Saturday, May 25, 2024



A phrase has been coming up in conversation rather frequently and significantly today. "Doing nothing is doing something." I began the day writing an extensive and exhaustive reply to a text message amongst my geek friends that will go in and unseen due to its circular references and sardonic attack on expressing opinions while being an expression of an option itself. Ultimately, it was a writing exercise fueled by my continued reading of Bernie Taupin's memoir, "Scattershot ". Two-thirds through, obsessively immersed, I paused to look up the title's meaning. Like everything in its content, it's the perfect use of a descriptive word.
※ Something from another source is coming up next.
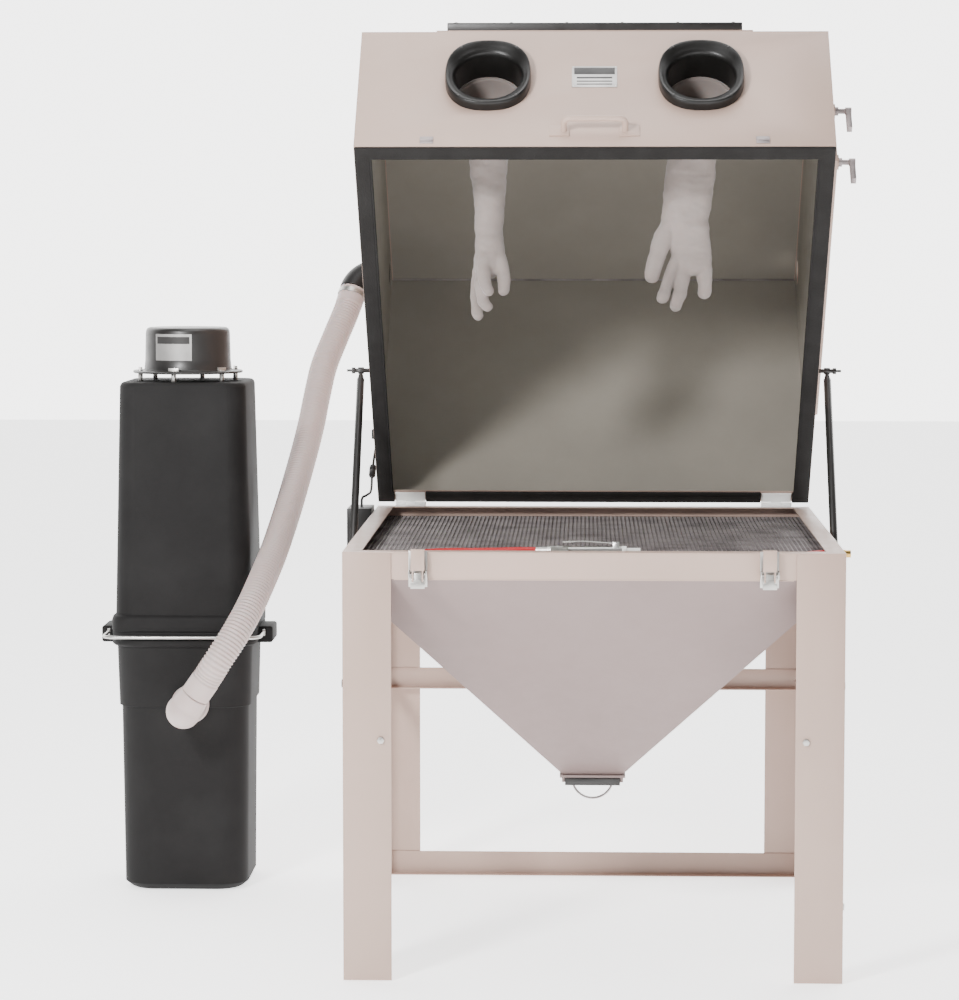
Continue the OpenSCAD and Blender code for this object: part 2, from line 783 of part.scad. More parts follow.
// Quarter-turn handle: a spindle through the door, an outer lever and an inner tongue.
module door_handle(z) {
    x1 = half_w + 0.8 + door_t;
    color(zinc) at_hood() translate([0, handle_y, z]) {
        along_x(x1 - 9, x1 + 30, 6);
        box([x1 - 9, -20, -6], [x1 - 6, 6, 6]);
        along_x(x1 + 4.3, x1 + 12, 10);
        along_x(x1 + 28, x1 + 42, 9);
        box([x1 + 29, -8, -62], [x1 + 41, 8, 0]);
    }
}
module door_handle_upper() door_handle(handle_upper_z);
module door_handle_lower() door_handle(handle_lower_z);

// ---------- Lamp cable and its box ----------

module junction_box() {
    color(black_rubber) at_base() {
        box([-half_w - 60, 350, 815], [-half_w - 1.5, 470, 935]);
        for (y = [365, 435]) box([-half_w - 1.5 - eps, y, 870], [-half_w + sheet, y + 20, 900]);
    }
}
lamp_cable_route = [
    [-543, 664, 1083], [-543, 663, 1068], [-546, 652, 1046], [-548, 638, 1027], [-549, 618, 1008],
    [-549, 595, 992], [-548, 570, 979], [-547, 545, 970], [-547, 520, 964], [-548, 495, 961],
    [-551, 470, 960], [-555, 448, 958], [-560, 428, 957], [-562, 417, 951], [-562, 415, 944],
    [-562, 415, 935]
];
module lamp_cable() color([0.2, 0.2, 0.2]) at_base() swept_tube(lamp_cable_route, 3, 8, [1, 0, 0]);

// ---------- Dust collector ----------

bin_corner = 56;
lobe_z = [598, 645];
elbow_h = 461;

module bin_lower() {
    color(bin_grey) at_bin() difference() {
        union() {
            bin_taper(272, 0, 302, 16, bin_corner);
            bin_taper(302, 16 - eps, 311, 450, bin_corner);
            bin_taper(322, 446, 330, bin_h - 30, bin_corner);
            translate([0, 0, bin_h - 37]) linear_extrude(height = 37) round_square(bin_rim_w, bin_corner);
            for (s = [-1, 1]) mirror([s < 0 ? 1 : 0, 0, 0]) {
                box([165, -58, lobe_z[0]], [196, 58, bin_h]);
                box([190, -52, lobe_z[0] + 14], [210, 52, bin_h]);
                translate([0, -75, bin_h - 12]) along_x(165, 200, 3);
                box([94, -196, bin_h - 26], [106, -170, bin_h - 16.05]);
            }
        }
        bin_taper(262, 5, 290, 20, bin_corner - 6);
        bin_taper(290, 20 - eps, 302, bin_h + 1, bin_corner - 6);
        translate([20, -120, elbow_h]) along_y(-80, 0, 30);
    }
}
module bin_upper() {
    color(bin_grey) at_bin() difference() {
        union() {
            bin_taper(331, bin_h + 30, 306, stack_h - 8, bin_corner);
            bin_taper(306, stack_h - 8 - eps, 292, stack_h, bin_corner);
            translate([0, 0, bin_h]) linear_extrude(height = 35) round_square(bin_rim_w - 2, bin_corner);
        }
        bin_taper(308, bin_h - 1, 292, stack_h - 8, bin_corner - 6);
        translate([0, 0, stack_h - 20]) cylinder(r = 60, h = 30);
    }
}
module filter_cartridge() {
    color("ivory") at_bin() difference() {
        translate([0, 0, 760]) cylinder(r = 105, h = stack_h - 8 - 760);
        translate([0, 0, 770]) cylinder(r = 75, h = stack_h);
    }
}
module vac_motor() {
    color(zinc) at_bin() {
        translate([0, 0, stack_h + 21]) cylinder(r = 78, h = 46);
        translate([0, 0, stack_h + 67 - eps]) cylinder(r = 55, h = 45);
    }
}
cap_foot = stack_h + 19;
module motor_cap() {
    color(bin_grey) at_bin() difference() {
        union() {
            translate([0, 0, cap_foot]) cylinder(r = 134, h = 2);
            rotate_extrude() polygon([[0, cap_foot], [105, cap_foot], [100, cap_foot + 104],
                                      [94, cap_foot + 111], [0, cap_foot + 111]]);
        }
        translate([0, 0, cap_foot + 2]) cylinder(r = 92, h = 103);
        translate([0, 0, cap_foot - 1]) cylinder(r = 60, h = 4);
    }
}
module cap_screws() {
    color(zinc) at_bin() for (a = [20 : 60 : 320]) rotate([0, 0, a]) translate([119, 0, 0]) {
        translate([0, 0, stack_h]) cylinder(r = 6, h = cap_foot - stack_h);
        translate([0, 0, cap_foot + 2]) cylinder(r = 7, h = 6);
        box([-2, -13, cap_foot + 6], [2, 13, cap_foot + 15]);
    }
}

module bin_elbow() {
    lead = 86;
    bend = 60;
    turn = 82;
    lean = 124.8;
    color([0.88, 0.84, 0.84]) at_bin() translate([20, -163, elbow_h]) {
        along_y(-lead, -8 + eps, 42);
        along_y(-8, 0, 50);
        along_y(-eps, 20, 29.9);
        translate([bend * 0.571, -lead, bend * 0.821]) rotate([0, lean, 0]) rotate([180, 0, 0])
            rotate_extrude(angle = turn) translate([bend, 0]) circle(r = 42);
    }
}

// Bail: a rod round the front of the lower bin, on a pin at each side.
module bin_bail() {
    front = -188;
    arm = 190;
    bend = 34;
    z = bin_h - 12;
    color(zinc) at_bin() translate([0, 0, z]) {
        translate([0, front, 0]) along_x(-arm + bend, arm - bend, 4);
        for (s = [-1, 1]) mirror([s < 0 ? 1 : 0, 0, 0]) difference() {
            union() {
                translate([arm - bend, front + bend, 0]) rotate([0, 0, -90])
                    rotate_extrude(angle = 90) translate([bend, 0]) circle(r = 4);
                translate([arm, 0, 0]) along_y(front + bend, -80, 4);
                translate([0, -75, 0]) along_x(arm - 3, arm + 3, 8);
            }
            translate([0, -75, 0]) along_x(arm - 10, arm + 10, 3 + running);
        }
    }
}

dust_hose_route = [
    [-627, 1042, 1447], [-642, 1010, 1396], [-667, 952, 1328], [-691, 885, 1257], [-704, 826, 1185],
    [-714, 765, 1115], [-725, 700, 1053], [-737, 634, 994], [-750, 560, 932], [-764, 480, 872],
    [-778, 400, 818], [-796, 320, 764], [-818, 250, 708], [-848, 200, 650], [-887, 173, 588],
    [-914, 178, 546], [-943, 185, 504.5]
];
module dust_hose() color([0.9, 0.87, 0.87]) at_base() swept_tube(dust_hose_route, hose_r, 12, [1, 0, 0]);

base_tub();
hopper();
leg_front_left();
leg_front_right();
leg_rear_left();
leg_rear_right();
frame_rails();
frame_bolts();
grate();
grate_ledges();
hinge_base_leaves();
hinge_pins();
latch_bases();
spring_brackets();
cleanout_collar();
gun_body();
gun_nozzle();
gun_hose();
air_fitting();
junction_box();
bin_lower();
bin_upper();
filter_cartridge();
vac_motor();
motor_cap();
cap_screws();
bin_elbow();
dust_hose();
latch_lever_left();
latch_lever_right();
latch_claw_left();
latch_claw_right();
spring_tube_left();
spring_tube_right();
spring_rod_left();
spring_rod_right();
cleanout_slide();
cleanout_bail();
gun_trigger();
bin_bail();
hood_shell();
hood_gasket();
window_frame();
window_glass();
arm_ring_left();
arm_ring_right();
glove_left();
glove_right();
pull_handle();
exhaust_elbow();
inlet_vent();
lamp();
hinge_hood_leaves();
hood_brackets();
cable_gland();
side_door();
door_hinge();
door_handle_upper();
door_handle_lower();
lamp_cable();
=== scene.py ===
"""Sandblast cabinet: the visible pieces and finishes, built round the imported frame."""

import json
import math

import bmesh
import bpy
from mathutils import Matrix, Vector, noise

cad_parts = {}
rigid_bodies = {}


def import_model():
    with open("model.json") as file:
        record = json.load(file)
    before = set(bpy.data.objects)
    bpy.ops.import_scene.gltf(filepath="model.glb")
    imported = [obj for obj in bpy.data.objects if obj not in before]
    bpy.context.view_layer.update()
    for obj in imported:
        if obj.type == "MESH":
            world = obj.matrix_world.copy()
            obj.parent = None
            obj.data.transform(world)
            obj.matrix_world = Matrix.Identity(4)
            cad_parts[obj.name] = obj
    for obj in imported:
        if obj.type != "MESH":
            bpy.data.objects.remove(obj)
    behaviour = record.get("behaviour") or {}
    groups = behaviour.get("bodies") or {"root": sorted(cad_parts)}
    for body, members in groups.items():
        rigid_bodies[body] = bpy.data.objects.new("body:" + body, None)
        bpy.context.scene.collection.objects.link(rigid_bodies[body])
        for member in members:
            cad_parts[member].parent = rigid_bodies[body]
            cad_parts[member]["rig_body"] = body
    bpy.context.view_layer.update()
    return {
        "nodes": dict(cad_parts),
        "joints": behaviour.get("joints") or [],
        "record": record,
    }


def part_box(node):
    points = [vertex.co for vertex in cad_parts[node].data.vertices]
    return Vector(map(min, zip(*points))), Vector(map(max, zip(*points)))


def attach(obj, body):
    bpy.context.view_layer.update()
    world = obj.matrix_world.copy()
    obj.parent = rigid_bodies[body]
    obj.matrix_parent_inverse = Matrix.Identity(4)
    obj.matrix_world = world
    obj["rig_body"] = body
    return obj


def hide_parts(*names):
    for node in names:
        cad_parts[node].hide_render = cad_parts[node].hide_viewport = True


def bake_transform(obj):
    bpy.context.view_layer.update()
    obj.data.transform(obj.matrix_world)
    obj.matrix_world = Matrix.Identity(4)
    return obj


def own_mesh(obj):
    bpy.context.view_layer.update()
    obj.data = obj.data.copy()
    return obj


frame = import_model()

MM = 0.001
SLOTS = {part["node"]: part["material_slot"] for part in frame["record"]["subparts"]}
JOINTS = {joint["name"]: joint for joint in frame["joints"]}

# The cabinet's own centre and half sizes, and the hood's frame in the open place.
tub_low, tub_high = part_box("base_tub")
CABINET = Vector(((tub_low.x + tub_high.x) / 2, (tub_low.y + tub_high.y) / 2, 0))
HALF_W = (tub_high.x - tub_low.x) / 2
HALF_D = (tub_high.y - tub_low.y) / 2
HINGE = Vector(JOINTS["hood_hinge"]["pos_m"])
HINGE.x = CABINET.x
OPEN = math.radians(JOINTS["hood_hinge"]["range_deg"][1])
HOOD = Matrix.Translation(HINGE) @ Matrix.Rotation(-OPEN, 4, "X")
BASE = Matrix.Translation(CABINET)

# The hood's side outline in its own frame: front face, sloped window sheet, flat top, back.
HOOD_FRONT = -1.188
HOOD_BACK = -0.008
FACE_TOP = 0.392
HOOD_TOP = 0.784
SLOPE_Y = -0.795

# The arm ports' centres on the hood's front face, and the radius of their collars.
PORT_X = 0.240
PORT_Z = 0.230
COLLAR_R = 0.0765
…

I thoroughly enjoy the man's narrative. It's inspiring. I wish I were as adept at storytelling while, at the same time, I am recognizing my skill at conveying my experiences and how I have developed an addiction to the perspective I have gained of my daily existence through journaling. I had high hopes and grand intentions to scour the house today, from room to room, with a minimizing mindset. Cleaning, clearing, and aggressively purging the inevitable finds of redundant or unnecessary items into a goodwill box. I stopped at the meat cleaver, which is also where I began. One item. Yet, is there any more useless item tucked away in a kitchen drawer than a meat cleaver? I've never needed one to prepare a meal, and I'm not connected with organized crime so that it can go. That one item drained me, along with what I suspect to be the" keto flu" due to some intermittent fasting and carnivore feasting. I lazed the day away, listening to the audiobook and ensuring the dog had a warm body against which to lean. I did get active in the evening. The great time biking through the neighborhood had a lot to do with the home styles and designs that Jen would enjoy, so I took her tonight to cruise and walk through. It was so great to share with her. We connect at that level. We will walk about more soon. Music at the Marioni's was a chance to relax, sing, and embrace a moment of enjoying all this life provides.